Leadership Conference on Civil and Human Rights: “For weeks, we were told that the goal of the Shelby bill was to make it easier for small community banks to comply with the new wave of financial rules. This would have been understandable. Instead, most of the bill unveiled yesterday has little to do with small lenders. Rather, it appears to be aimed largely at eroding financial services oversight and making it easier to put borrowers in loans they can’t realistically afford.
National Consumer Law Center (NCLC) and 57 other housing organizations: The bill released by Chairman Shelby... would remove sorely needed protections against high-risk, high-feel loans and the practices that allowed abuses in the mortgage lending process to flourish."
"The draft legislation would overturn essential consumer protections adopted to stop the problems that helped bring our country into the greatest recession since the Great Depression."
National Community Reinvestment Coalition: “Chairman Shelby's discussion draft undermines some key provisions enacted as part of the Dodd-Frank law that ensure the safety and soundness of the nation's banking system and to extend consumer protections. It also includes a number of stealth provision on the Government Sponsored Enterprises that limit the paths forward for the housing finance system. As an alternative, Ranking Member Brown has put forth a more measured regulatory relief proposal that includes some additional consumer protections."
National Council of La Raza: "It is clear that the legislation is intended to undermine the Dodd-Frank Act, a landmark law designed to prevent a repeat of the systemic collapse of the financial system that we experienced just years ago. Rather than provide “regulatory relief” to community banks, credit unions, and other small businesses, the bill loosens essential safeguards for the very midsize and large financial entities that precipitated the economic crisis."
National Fair Housing Alliance: "The National Fair Housing Alliance stands opposed to any legislation that could pave the way for the return of abusive banking products and practices in the financial services industry, like those that caused such harm to so many borrowers, especially borrowers of color who experienced the greatest displacement and loss of wealth resulting from the foreclosure crisis."

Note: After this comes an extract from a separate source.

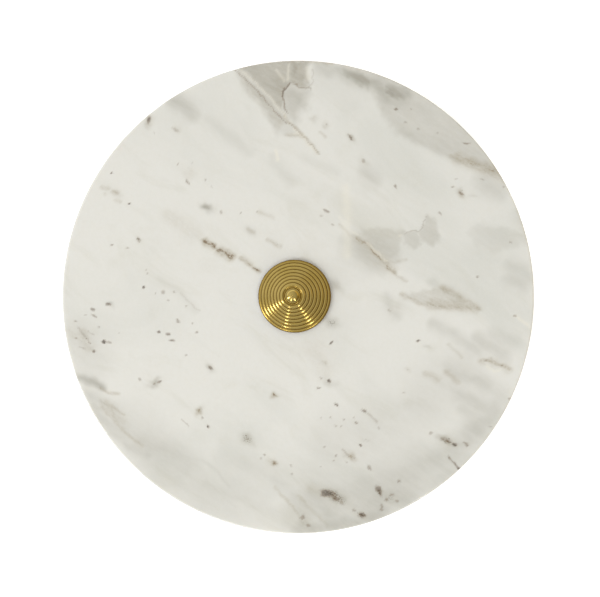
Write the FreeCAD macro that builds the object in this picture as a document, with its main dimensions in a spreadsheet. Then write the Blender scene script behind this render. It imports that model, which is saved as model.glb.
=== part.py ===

"Several provisions of the draft legislation seem to ignore the lessons learned from the abusive and discriminatory lending practices that played a central role in the lead-up to the foreclosure crisis. For example, the Dodd-Frank Act established a strong ‘ability to repay’ standard to ensure sound underwriting of mortgages. It requires lenders to make sure – before making a loan – that the borrower can afford to pay the loan back. Yet the proposed legislation would eliminate this common sense requirement for loans held in a lender’s portfolio, while still protecting the lender from legal liability should the loan default, even though experience demonstrates that holding a loan in portfolio is no guarantee that the loan is sustainable."
Public Citizen: "Public Citizen opposes the Financial Regulatory Improvement Act because it contains a sprawling number of provisions that threaten to undermine basic safeguards needed to protect consumers and prevent another financial meltdown, many of which were put into place 5 years ago with the passage of the Dodd-Frank Wall Street Reform Act.”
"This bill emerges amid a persistent campaign from the banking sector, which willfully ignores the fact that the industry operates under an extraordinary public subsidy. Unlike any other business, banks exploit credit made cheap by taxpayer-backed FDIC insurance. In exchange for this subsidy, the public correctly expects that banks not fail."